Further, facilities ravaged by Katrina have cost a dear price to directors.
Louis Charbonnet, owner of Charbonnet-Labat Funeral Home that has been in existence since the 1880s, has been the coordinator of many traditional jazz-style funerals in the city. Charbonnet owns Cooper-Glapion funeral home on Caffin Avenue in the lower ninth ward of New Orleans. The home, like mostly all of the area has been pummeled by the hurricane.
“Completely destroyed,” Charbonnet said of the place that is molded and debris strewn. “There’s nobody there . . . There’s not any activity around there. That’s about 25 percent of my business that’s gone,” he said.
Destroyed churches, sites where directors like Hickerson have arranged funeral services before the storm, can’t be used any more, said Kim Thibodaux, the Caucasian director of Thibodaux’s Funeral Service.
Thibodaux said before the storm she provided funeral services for some of the city’s poor ninth-ward Blacks at area churches. The arrangement helped her clients to contain costs, she said, but after the storm she has “crammed” some of her services into her modest hall on Gentilly Boulevard, as many churches in the area are inhabitable.
“Life is very different post Katrina,” said Thibodaux speaking about the various situations she and some of her peers are facing. “It’s very different -- a different world.”

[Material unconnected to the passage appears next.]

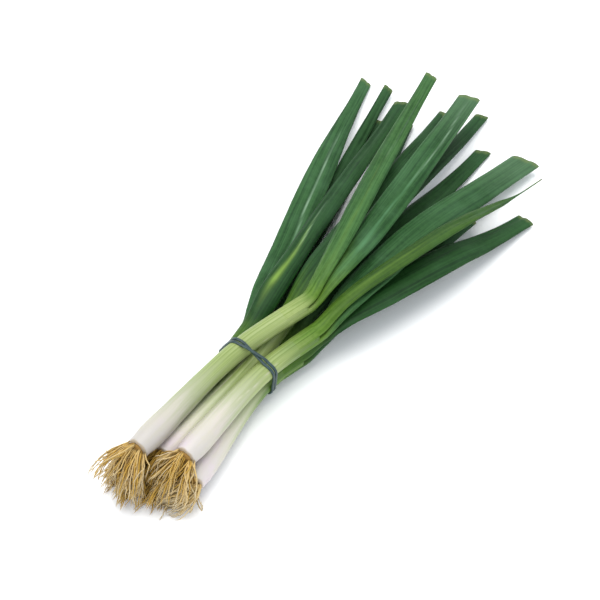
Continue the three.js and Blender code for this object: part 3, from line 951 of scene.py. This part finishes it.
@dataclass
class Shank:
    """The bulb and stem of one onion, up to where its leaves part."""

    node: str
    seed: int
    ripened: Tuple[float, float]
    columns: int = 44
    row_length: float = 1.8 * MM
    core: float = 7 * MM
    core_rows: int = 6
    skin_step: float = 0.16 * MM
    foot_height: float = 1.6 * MM
    lump: float = 0.1 * MM
    covered: Ramp = (19 * MM, 34 * MM)
    skin_start: Ramp = (3 * MM, 10 * MM)
    track: Track = field(init=False, repr=False)

    def follow(self, node: bpy.types.Object) -> None:
        """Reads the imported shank."""
        self.track = Track(node, self.columns, spacing=2.5 * MM, skip=(3 * MM, 6 * MM),
                           flatness=lambda _: 1.0, orders=3, softness=3.2 * MM)

    def skin(self) -> bmesh.types.BMesh:
        """The shank's closed skin, with a core that narrows between the leaves' feet."""
        start, end = self.track.start, self.track.end
        angles = self.track.angles
        body_rows = int(round((end - start) / self.row_length))
        wander = Drift(self.seed, 60 * MM)
        lumps = Drift(self.seed + 7, 31 * MM)
        foot = [(0.0, 0.0), (0.0, 0.55), (0.35 * MM, 0.86), (1.1 * MM, 0.97)]

        def spot(row: int, column: int) -> Spot:
            """One point of the skin."""
            angle = angles[column]
            share = 1.0
            past = row - len(foot) - body_rows
            if row < len(foot):
                rise, share = foot[row]
                length = start + rise
            elif past < 0:
                body = end - start - self.foot_height
                length = start + self.foot_height + body * (row - len(foot)) / body_rows
            else:
                length = end + self.core * past / self.core_rows
                share = 1 - ease(past, 0, self.core_rows)
            risen = length - start
            x, z = self.track.outline(length)[column] * share
            beside = turned(angle - (0.9 + 0.35 * wander(length) + self.seed))
            shown = ease(risen, *self.skin_start) * ease(end - length, *self.covered)
            step_out = self.skin_step * (ease(beside, 0, 0.08) - ease(beside, 0.4, 2.4))
            step_out += self.lump * lumps(length) * math.sin(angle * 2 + self.seed)
            size = math.hypot(x, z) or 1.0
            x, z = x * (1 + step_out * shown / size), z * (1 + step_out * shown / size)
            ragged = 1.1 * MM * math.sin(5 * angle + self.seed) * lumps(length + 9 * MM * angle)
            line = bell(beside, 0.05) * shown - 1 + ease(risen, 0.2 * MM, 2.0 * MM + ragged)
            marks = Vector((risen + self.ripened[0], line, length - end + self.ripened[1]))
            place = self.track.cross(length).point(x, z)
            return Spot(place, Vector((x, z, length - end)), marks)

        return rolled_sheet(self.columns, len(foot) + body_rows + self.core_rows, spot)

    def build(self, material: bpy.types.Material) -> bpy.types.Object:
        """Makes the piece."""
        return finished(self.skin(), f"{self.node}_skin", material, [self.node])


@dataclass
class Roots:
    """The matted tuft at the foot of one onion."""

    node: str
    seed: int
    sweep: float = 0.0
    paleness: float = 0.0
    locks: int = 16
    strands_per_lock: int = 11
    sides: int = 3
    knots: int = 9
    length: Tuple[float, float] = (22 * MM, 36 * MM)
    radii: Tuple[float, float] = (0.40 * MM, 0.72 * MM)
    splay: float = 0.55
    plate_radius: float = 4.9 * MM
    room: float = 2.0 * MM
    droop: float = 0.28
    sinking: float = 0.15
    turning_on: float = 0.62
    guide_curl: float = 0.09
    strand_curl: float = 0.24
    shares: Tuple[float, float] = (0.55, 1.1)
    pulls: Tuple[float, float] = (0.3, 0.85)
    shift: float = 0.5 * MM
    frizz: float = 0.16 * MM
    lowest: float = 0.6 * MM
    lock_turn: float = 2.4
    tapering: float = 0.55
    plate_depth: float = 1.7 * MM
    plate_shade: float = 1.6

    def _template(self, form: bmesh.types.BMesh) -> List[bmesh.types.BMVert]:
        """A straight strand of length 1 along +Z, pointed at both ends, made by extrusion."""
        made = bmesh.ops.create_circle(form, segments=self.sides, radius=1.0)
        verts = list(made["verts"])
        edges = list({edge for vertex in verts for edge in vertex.link_edges})
        everything = list(verts)
        for _ in range(self.knots):
            grown = bmesh.ops.extrude_edge_only(form, edges=edges)["geom"]
            verts = [item for item in grown if isinstance(item, bmesh.types.BMVert)]
            edges = [item for item in grown if isinstance(item, bmesh.types.BMEdge)]
            bmesh.ops.translate(form, verts=verts, vec=(0, 0, 1 / self.knots))
            everything += verts
        return everything

    def _walk(self, random: np.random.Generator, start: Vector, heading: Vector, length: float,
              low: Vector, high: Vector, curl: float) -> np.ndarray:
        """Knots of a wandering line that sinks to the table and stays in the tuft's room."""
        knots = [np.array(start)]
        way = np.array(heading)
        turn = random.normal(0, curl, 3)
        step = length / self.knots
        for _ in range(self.knots):
            turn = turn * self.turning_on + random.normal(0, curl, 3) * 0.6
            way = way + turn + np.array([self.sweep, 0, -self.sinking])
            way = way / np.linalg.norm(way)
            point = knots[-1] + way * step
            knots.append(np.minimum(np.maximum(point, np.array(low)), np.array(high)))
        return np.array(knots)

    def tuft(self, shank: Track) -> bmesh.types.BMesh:
        """All the strands with the plate that they grow from."""
        random = np.random.default_rng(self.seed)
        low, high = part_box(self.node)
        low = low - Vector((1, 2.5, 0)) * self.room
        low.z = 0.5 * MM
        high = high + Vector((-0.5, 0, 0)) * self.room
        foot = shank.cross(shank.start)
        back = -foot.ahead
        form = bmesh.new()
        grain = form.verts.layers.float_vector.new("grain")
        template = self._template(form)
        pattern = list({
            item for vertex in template
            for item in (vertex, *vertex.link_edges, *vertex.link_faces)
        })
        for lock in range(self.locks):
            turn = lock * self.lock_turn + random.uniform(0, 0.6)
            spread = math.sqrt((lock + 0.5) / self.locks)
            out = foot.across * math.cos(turn) + foot.away * math.sin(turn)
            root = foot.middle + out * (self.plate_radius * spread)
            root = root + foot.ahead * random.uniform(0.3, 1.6) * MM
            heading = (back + out * (self.splay * spread) - UP * self.droop).normalized()
            reach = random.uniform(*self.length)
            guide = self._walk(random, root, heading, reach, low, high, self.guide_curl)
            for _ in range(self.strands_per_lock):
                length = reach * random.uniform(*self.shares)
                own = self._walk(random, root, heading, length, low, high, self.strand_curl)
                pull = random.uniform(*self.pulls)
                line = guide * pull + own * (1 - pull)
                line = line + random.normal(0, self.shift, 3) + random.normal(0, self.frizz, line.shape)
                line[:, 2] = np.maximum(line[:, 2], self.lowest)
                tone = clamp(random.uniform(0, 1) + self.paleness, 0.0, 1.0)
                radius = random.uniform(*self.radii)
                copied = bmesh.ops.duplicate(form, geom=pattern)["geom"]
                verts = [item for item in copied if isinstance(item, bmesh.types.BMVert)]
                self._lay(verts, line, radius, tone, 1 - spread, grain)
        bmesh.ops.delete(form, geom=template, context="VERTS")
        self._plate(form, foot, grain)
        bmesh.ops.remove_doubles(form, verts=form.verts[:], dist=MERGE)
        return form

    def _lay(self, verts: Sequence[bmesh.types.BMVert], line: np.ndarray, radius: float, tone: float,
             depth: float, grain: bmesh.types.BMLayerItem) -> None:
        """Bends a straight strand along its line."""
        ways = np.gradient(line, axis=0)
        for vertex in verts:
            knot = int(round(vertex.co.z * self.knots))
            share = knot / self.knots
            ahead = Vector(ways[knot]).normalized()
            side = ahead.cross(UP)
            side = side.normalized() if side.length > 1e-6 else Vector((1, 0, 0))
            rise = side.cross(ahead)
            taper = 0.0 if knot in (0, self.knots) else 1 - self.tapering * share
            x, z = vertex.co.x * radius * taper, vertex.co.y * radius * taper
            vertex.co = Vector(line[knot]) + side * x + rise * z
            vertex.co.z = max(vertex.co.z, 0.05 * MM)
            # The third number makes strands near the tuft's middle and base golden brown, partly painted
            # shade.
            vertex[grain] = Vector((share, tone, depth * (1 - 0.6 * share)))

    def _plate(self, form: bmesh.types.BMesh, foot: Cross, grain: bmesh.types.BMLayerItem) -> None:
        """The knobbly plate under the bulb."""
        made = bmesh.ops.create_uvsphere(form, u_segments=14, v_segments=8, radius=1.0)
        bump = Drift(self.seed + 3, 1.3)
        for vertex in made["verts"]:
            x, y, z = vertex.co
            swell = 1 + 0.12 * bump(3 * x + 5 * y + 7 * z)
            size = self.plate_radius * 0.94 * swell
            back = y * self.plate_depth * swell + 0.3 * MM
            vertex.co = foot.point(x * size, z * size) - foot.ahead * back
            vertex.co.z = max(vertex.co.z, 0.4 * MM)
            vertex[grain] = Vector((0.0, 0.0, self.plate_shade))

    def build(self, shank: Track, material: bpy.types.Material) -> bpy.types.Object:
        """Makes the piece."""
        return finished(self.tuft(shank), f"{self.node}_strands", material, [self.node])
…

Kamika Dunlap, staff writer for the Oakland Tribune, contributed to this report. Photos by Jane Tyska.
Corona
01-27-2007, 07:18 AM
:( :( they sound like an amazing family.
heyhon
02-05-2007, 09:59 PM
I recall marvelling at the sponser sign out front: the Tulane- Rhodes Gospel Tent, how those titles went so well together. And I seem to recall that Rhodes was also pitching limosine services as part of their thing on that sign, and the light bulb going on in my brain - Of course! They're in the "Transportation" business.